* GIVEN INFORMATION:
[start]

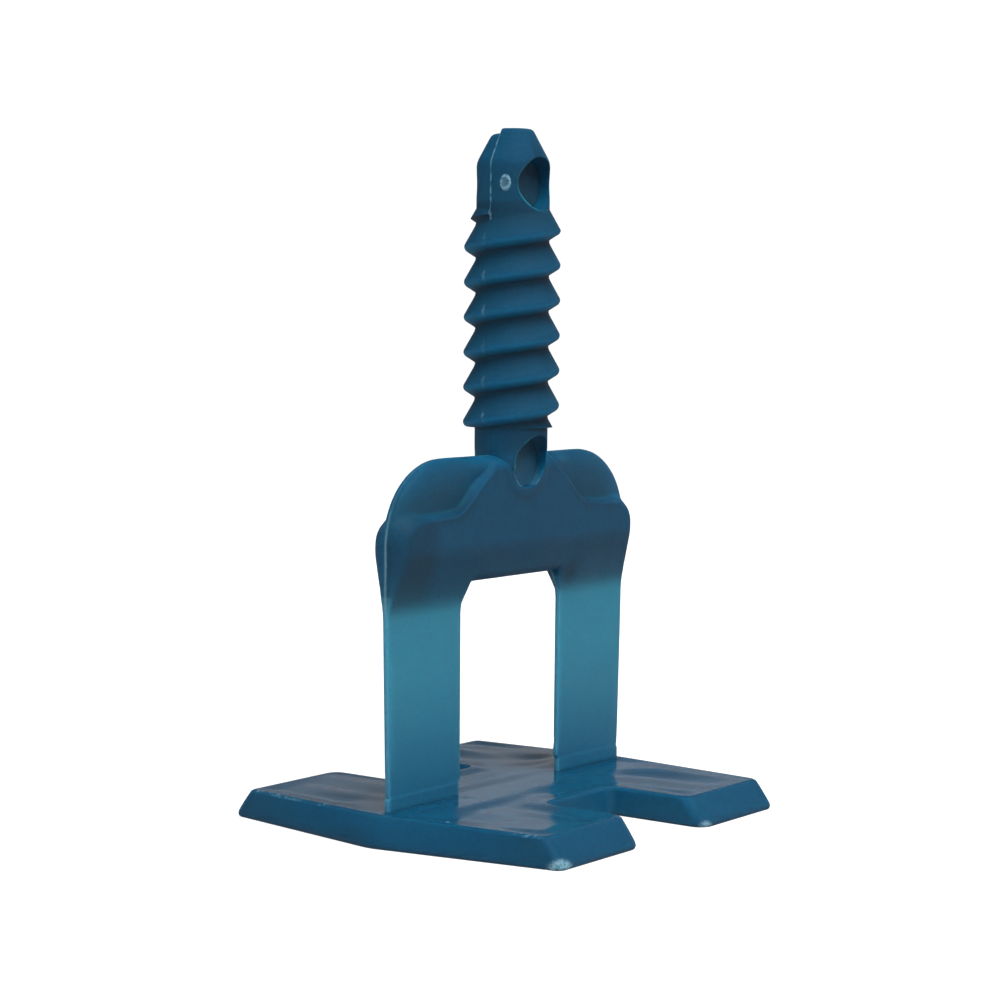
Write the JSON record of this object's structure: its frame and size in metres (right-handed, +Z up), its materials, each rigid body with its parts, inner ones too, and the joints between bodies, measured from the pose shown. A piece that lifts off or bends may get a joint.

[end]
[start]

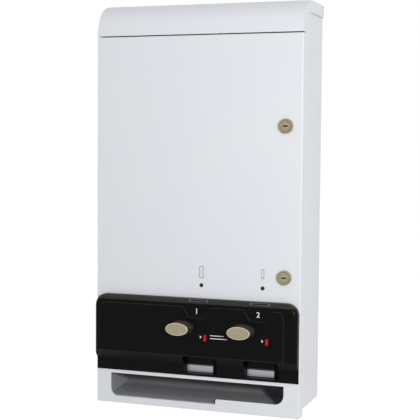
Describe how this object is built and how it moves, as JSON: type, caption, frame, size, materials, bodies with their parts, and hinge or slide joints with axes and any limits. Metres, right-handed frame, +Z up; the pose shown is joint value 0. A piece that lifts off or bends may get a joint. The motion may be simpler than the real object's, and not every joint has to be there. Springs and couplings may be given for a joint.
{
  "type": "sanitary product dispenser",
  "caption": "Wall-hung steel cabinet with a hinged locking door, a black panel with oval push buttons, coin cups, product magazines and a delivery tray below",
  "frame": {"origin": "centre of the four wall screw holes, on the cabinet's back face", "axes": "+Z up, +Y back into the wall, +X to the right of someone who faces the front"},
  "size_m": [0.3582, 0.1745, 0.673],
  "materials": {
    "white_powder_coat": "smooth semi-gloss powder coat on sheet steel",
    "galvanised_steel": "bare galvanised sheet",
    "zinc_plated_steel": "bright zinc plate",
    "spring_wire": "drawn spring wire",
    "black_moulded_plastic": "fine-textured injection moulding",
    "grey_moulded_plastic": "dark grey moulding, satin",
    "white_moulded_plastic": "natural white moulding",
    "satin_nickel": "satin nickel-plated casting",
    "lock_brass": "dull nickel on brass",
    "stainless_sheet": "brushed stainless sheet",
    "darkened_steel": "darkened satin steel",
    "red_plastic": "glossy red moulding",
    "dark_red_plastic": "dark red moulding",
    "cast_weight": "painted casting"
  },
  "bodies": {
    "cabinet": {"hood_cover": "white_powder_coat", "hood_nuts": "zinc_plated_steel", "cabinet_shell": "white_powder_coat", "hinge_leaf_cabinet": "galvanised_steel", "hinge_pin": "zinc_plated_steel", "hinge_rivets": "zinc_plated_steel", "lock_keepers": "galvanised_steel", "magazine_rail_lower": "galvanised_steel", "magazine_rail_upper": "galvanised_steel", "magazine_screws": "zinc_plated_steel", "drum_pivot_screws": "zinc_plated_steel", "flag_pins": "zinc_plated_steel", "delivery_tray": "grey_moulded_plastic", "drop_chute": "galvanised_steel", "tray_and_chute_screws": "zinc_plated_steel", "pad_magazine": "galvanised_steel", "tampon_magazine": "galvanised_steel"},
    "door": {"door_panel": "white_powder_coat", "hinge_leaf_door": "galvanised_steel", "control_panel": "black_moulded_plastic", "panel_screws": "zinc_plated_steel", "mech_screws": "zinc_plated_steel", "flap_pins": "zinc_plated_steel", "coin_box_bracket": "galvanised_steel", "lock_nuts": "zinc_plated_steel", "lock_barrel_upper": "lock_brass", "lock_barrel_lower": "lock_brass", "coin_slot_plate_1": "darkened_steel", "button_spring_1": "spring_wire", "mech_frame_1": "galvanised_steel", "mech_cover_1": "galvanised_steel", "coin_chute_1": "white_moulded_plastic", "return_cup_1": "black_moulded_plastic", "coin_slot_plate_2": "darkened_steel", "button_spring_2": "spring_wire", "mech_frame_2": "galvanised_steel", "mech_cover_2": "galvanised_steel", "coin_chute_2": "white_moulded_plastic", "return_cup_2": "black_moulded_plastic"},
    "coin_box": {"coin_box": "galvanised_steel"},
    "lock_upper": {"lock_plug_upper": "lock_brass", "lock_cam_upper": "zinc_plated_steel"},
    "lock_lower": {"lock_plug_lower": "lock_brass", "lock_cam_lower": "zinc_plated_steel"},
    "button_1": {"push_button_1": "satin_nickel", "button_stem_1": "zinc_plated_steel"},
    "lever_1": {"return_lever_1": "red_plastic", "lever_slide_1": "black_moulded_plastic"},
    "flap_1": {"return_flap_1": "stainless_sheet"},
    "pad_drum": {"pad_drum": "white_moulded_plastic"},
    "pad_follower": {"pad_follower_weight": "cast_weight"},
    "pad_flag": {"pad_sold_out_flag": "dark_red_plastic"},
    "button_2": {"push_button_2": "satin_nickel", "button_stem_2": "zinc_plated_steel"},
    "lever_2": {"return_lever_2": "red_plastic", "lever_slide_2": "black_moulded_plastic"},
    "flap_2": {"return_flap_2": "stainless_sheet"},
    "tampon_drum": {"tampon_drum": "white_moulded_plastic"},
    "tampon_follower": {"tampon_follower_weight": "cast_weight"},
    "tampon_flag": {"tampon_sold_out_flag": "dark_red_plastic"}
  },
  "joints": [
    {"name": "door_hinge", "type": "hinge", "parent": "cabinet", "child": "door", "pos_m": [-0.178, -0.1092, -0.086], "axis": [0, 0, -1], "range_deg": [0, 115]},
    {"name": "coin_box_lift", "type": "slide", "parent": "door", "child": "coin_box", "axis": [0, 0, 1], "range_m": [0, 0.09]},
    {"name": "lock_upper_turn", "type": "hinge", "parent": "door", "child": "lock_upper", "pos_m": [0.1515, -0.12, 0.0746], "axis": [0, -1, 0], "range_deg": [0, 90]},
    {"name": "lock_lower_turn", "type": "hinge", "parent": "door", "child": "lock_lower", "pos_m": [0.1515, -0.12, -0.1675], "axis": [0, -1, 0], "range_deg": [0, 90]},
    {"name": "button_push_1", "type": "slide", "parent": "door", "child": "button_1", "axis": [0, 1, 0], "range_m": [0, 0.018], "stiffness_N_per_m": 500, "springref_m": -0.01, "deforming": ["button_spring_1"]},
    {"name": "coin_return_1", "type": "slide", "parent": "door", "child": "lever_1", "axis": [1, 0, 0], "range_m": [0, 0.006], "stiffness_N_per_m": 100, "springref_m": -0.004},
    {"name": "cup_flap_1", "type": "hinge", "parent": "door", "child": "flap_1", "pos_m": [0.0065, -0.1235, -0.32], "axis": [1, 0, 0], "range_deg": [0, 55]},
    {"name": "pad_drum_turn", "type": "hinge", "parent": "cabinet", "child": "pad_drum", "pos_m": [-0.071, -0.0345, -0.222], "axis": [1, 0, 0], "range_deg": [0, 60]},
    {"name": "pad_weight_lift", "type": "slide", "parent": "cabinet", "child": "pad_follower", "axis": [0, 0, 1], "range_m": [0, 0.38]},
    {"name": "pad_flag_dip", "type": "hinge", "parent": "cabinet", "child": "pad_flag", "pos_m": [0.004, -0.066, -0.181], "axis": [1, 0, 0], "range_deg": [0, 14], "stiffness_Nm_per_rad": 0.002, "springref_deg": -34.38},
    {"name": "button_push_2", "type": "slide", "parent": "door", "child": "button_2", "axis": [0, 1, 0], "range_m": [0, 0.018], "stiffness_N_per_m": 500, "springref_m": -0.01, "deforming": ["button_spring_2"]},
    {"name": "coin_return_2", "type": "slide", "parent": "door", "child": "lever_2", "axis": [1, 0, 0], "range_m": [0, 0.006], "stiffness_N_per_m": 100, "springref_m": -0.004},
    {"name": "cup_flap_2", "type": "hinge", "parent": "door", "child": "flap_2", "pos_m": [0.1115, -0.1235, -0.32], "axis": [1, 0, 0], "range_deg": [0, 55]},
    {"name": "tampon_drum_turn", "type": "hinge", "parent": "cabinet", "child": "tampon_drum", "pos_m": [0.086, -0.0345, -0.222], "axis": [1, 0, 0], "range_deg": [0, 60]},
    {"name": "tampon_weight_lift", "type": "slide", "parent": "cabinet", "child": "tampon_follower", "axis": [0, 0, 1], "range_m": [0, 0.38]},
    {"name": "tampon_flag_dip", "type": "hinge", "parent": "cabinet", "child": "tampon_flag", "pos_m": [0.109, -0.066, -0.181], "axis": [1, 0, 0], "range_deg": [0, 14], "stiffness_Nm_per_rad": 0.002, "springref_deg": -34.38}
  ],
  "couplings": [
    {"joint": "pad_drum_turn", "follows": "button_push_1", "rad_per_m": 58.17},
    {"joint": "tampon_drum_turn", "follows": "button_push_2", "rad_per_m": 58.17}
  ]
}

[end]

* TASK REQUIREMENTS: Filter the listing for the word "caption" and copy every line that holds it.

* SOLUTION TO THIS EXERCISE:
Describe how this object is built and how it moves, as JSON: type, caption, frame, size, materials, bodies with their parts, and hinge or slide joints with axes and any limits. Metres, right-handed frame, +Z up; the pose shown is joint value 0. A piece that lifts off or bends may get a joint. The motion may be simpler than the real object's, and not every joint has to be there. Springs and couplings may be given for a joint.
  "caption": "Wall-hung steel cabinet with a hinged locking door, a black panel with oval push buttons, coin cups, product magazines and a delivery tray below",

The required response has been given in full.